By default, Opa typechecker infers types in a structural way. This means that, without user coercions, it determines the types by guessing their structure rather by giving them names. This is pretty satisfactory since several named types can have a same structure and there is no reason the typechecker decides itself to give a name a priori to a type structure. For instance, consider:

type t = { a } or { b } or { c }
> type t = { a } or { b } or { c }
type u = { a } or { z } or { c }
> type u = { a } or { z } or { c }
function f(x) {
  match (x) {
    case { a }: "a"
    case { c }: "c"
    default: "something else"
> f : {c} or {a} or ... -> string = <fun>

the function f has no reason to be considered as taking an argument of type t more than of type u. The typechecker inferred a structural type, i.e. the shape of the type. If we want f to take explicitly a particular named type, it must be coerced by f(x : t) or f(x : u). The fact that types are inferred structurally is powerful since f can naturally be used with a value of type t or u since both of them have a compatible structure:

_ = f({ a } : t)
> _do_ : string = "a"
_ = f({ c } : u)
> _do_ : string = "c"

However, this also has drawbacks. During type inference, the typechecker knows how to deal with, i.e. build if required, cyclic (recursive) types. However such types can't escape in values signatures. They must get mapped onto a named type, whose definition is obviously recursive, who hides the structural recursion. This may require the user to add some type annotations, i.e coercions, to prevent these recursive types from remaining in the final signature of the definition which leads to an error message.

function len(l) {
  match (l) {
    case { end }: 0
    case { head: _, tail: t }: 1 + len(t)
> Cyclic type 'a
>   where 'a = { 'b head, 'a tail } or { end }
> *Error*
> Exportation failure

In the above example, the system determined that len is a function taking a sum type with 2 cases, the second one containing a field, tail being of this sum type. Hence, the type is really cyclic as reported in the error message. To avoid such a recursive type, one must define a named type having an equivalent structure:

type mylst('a) = { end } or { 'a head, mylst('a) tail }

allowing to "name" the recursion. From now, adding a type annotation in the source of len will give the typechecker a clue "which type is used here" and will allow replacing the cyclic parts of the structure by the type name.
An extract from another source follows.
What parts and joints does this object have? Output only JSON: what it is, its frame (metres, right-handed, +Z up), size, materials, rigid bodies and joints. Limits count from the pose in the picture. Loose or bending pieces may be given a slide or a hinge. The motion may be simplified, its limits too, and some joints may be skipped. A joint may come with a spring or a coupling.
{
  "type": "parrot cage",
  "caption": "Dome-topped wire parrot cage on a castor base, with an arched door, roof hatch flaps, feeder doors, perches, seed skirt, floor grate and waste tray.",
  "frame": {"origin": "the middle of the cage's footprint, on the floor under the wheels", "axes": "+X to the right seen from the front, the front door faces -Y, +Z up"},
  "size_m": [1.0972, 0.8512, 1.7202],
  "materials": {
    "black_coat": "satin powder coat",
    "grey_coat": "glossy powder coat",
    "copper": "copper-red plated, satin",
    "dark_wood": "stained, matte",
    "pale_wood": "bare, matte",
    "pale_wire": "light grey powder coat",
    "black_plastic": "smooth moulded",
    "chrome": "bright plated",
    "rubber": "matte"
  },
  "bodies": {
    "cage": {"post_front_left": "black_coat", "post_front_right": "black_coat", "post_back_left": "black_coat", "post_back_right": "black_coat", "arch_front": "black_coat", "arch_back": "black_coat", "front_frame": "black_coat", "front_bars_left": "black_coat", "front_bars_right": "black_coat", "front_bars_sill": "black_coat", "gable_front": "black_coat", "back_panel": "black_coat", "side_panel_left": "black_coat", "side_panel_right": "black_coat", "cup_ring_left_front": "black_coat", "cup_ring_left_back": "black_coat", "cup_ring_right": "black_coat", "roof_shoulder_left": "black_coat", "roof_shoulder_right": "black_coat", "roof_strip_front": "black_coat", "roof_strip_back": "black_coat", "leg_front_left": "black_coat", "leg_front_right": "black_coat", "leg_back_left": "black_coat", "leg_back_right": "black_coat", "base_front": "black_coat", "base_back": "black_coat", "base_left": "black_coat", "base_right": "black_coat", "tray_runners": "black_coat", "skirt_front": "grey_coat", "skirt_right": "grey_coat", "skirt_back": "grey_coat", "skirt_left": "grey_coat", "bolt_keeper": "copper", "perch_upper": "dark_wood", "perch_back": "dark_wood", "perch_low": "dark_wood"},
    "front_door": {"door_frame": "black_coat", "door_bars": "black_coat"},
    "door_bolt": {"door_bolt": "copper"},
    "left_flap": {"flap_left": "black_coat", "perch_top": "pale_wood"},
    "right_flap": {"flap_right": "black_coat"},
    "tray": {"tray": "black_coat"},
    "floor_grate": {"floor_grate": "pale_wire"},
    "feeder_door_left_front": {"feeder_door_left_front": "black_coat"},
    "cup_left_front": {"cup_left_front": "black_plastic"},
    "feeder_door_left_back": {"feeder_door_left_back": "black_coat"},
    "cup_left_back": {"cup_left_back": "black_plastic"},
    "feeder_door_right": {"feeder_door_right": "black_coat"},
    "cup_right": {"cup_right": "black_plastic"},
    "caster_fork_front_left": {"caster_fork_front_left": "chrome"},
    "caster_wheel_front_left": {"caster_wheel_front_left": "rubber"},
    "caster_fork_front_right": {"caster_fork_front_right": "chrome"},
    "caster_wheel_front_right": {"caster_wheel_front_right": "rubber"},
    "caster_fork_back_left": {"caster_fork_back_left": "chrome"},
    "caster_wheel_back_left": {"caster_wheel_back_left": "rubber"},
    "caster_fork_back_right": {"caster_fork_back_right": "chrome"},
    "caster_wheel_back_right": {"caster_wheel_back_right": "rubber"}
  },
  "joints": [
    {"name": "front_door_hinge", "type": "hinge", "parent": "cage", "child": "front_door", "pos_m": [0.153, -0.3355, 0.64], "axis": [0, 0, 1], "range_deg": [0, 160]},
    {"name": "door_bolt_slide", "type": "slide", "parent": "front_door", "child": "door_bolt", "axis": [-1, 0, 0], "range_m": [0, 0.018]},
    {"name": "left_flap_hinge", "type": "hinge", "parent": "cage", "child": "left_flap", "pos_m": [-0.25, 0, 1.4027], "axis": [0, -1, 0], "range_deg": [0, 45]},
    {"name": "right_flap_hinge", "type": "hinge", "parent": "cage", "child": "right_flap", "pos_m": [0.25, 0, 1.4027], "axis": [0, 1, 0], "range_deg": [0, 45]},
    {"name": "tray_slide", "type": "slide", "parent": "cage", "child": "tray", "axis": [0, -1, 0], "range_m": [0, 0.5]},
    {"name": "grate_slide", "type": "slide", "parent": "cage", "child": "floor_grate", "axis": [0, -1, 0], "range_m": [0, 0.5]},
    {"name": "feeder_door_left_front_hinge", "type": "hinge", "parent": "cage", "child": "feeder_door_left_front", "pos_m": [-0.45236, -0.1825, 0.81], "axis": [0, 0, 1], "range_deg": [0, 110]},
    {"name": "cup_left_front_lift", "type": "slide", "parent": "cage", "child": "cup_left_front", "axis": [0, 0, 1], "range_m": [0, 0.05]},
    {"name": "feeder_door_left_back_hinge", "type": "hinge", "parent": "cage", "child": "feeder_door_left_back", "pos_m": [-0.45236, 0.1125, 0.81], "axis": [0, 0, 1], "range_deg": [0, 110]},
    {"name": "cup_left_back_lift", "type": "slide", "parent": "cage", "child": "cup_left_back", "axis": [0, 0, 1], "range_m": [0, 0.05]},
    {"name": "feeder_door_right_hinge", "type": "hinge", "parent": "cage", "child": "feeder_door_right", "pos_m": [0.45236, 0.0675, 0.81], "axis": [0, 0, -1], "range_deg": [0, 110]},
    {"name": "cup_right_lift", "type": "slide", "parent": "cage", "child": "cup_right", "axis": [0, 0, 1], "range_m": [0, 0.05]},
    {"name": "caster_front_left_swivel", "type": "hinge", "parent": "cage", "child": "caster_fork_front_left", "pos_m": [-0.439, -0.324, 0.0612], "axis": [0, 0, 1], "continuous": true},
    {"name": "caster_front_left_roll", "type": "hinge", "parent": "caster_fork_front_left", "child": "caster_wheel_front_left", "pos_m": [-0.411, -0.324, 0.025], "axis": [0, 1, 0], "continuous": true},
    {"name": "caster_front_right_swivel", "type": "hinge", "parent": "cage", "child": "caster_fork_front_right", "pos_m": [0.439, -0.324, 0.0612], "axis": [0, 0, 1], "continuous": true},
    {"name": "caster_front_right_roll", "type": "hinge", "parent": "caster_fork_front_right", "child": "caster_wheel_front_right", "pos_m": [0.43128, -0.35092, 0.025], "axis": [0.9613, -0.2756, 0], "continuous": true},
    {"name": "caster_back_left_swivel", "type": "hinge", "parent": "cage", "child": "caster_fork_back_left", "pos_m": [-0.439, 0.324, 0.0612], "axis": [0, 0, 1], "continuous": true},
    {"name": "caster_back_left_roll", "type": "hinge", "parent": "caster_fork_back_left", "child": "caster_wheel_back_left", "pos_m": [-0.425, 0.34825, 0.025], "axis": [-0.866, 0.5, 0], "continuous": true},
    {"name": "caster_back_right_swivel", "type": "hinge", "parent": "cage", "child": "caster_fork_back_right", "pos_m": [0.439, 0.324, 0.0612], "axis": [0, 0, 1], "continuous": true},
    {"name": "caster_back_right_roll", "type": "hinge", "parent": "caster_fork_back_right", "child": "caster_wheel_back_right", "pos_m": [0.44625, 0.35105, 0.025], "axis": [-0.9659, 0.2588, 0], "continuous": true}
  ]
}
function len(mylst('a) l) {
  match (l) {
    case { end }: 0
    case { head: _ , tail: t }: 1 + len(t)
> len : mylst('a) -> int = <fun>

It could have been possible to put the type constraint at some other points, like:

function len(l) {
  match (l) {
    case { end }: 0
    case { head: _ , tail: t } -> 1 + len((mylst('a)) t)

but a good practice is to put constraints directly in the function's header, the closest to its parameters and return types definition. Hence, the fully annotated definition of len according to this good practice would be:

function int len(mylst('a) l) {
  match (l) {
    case { end }: 0
    case { head: _ , tail: t }: 1 + len(t)

where the return type is stated after the parameters of the function and before its body.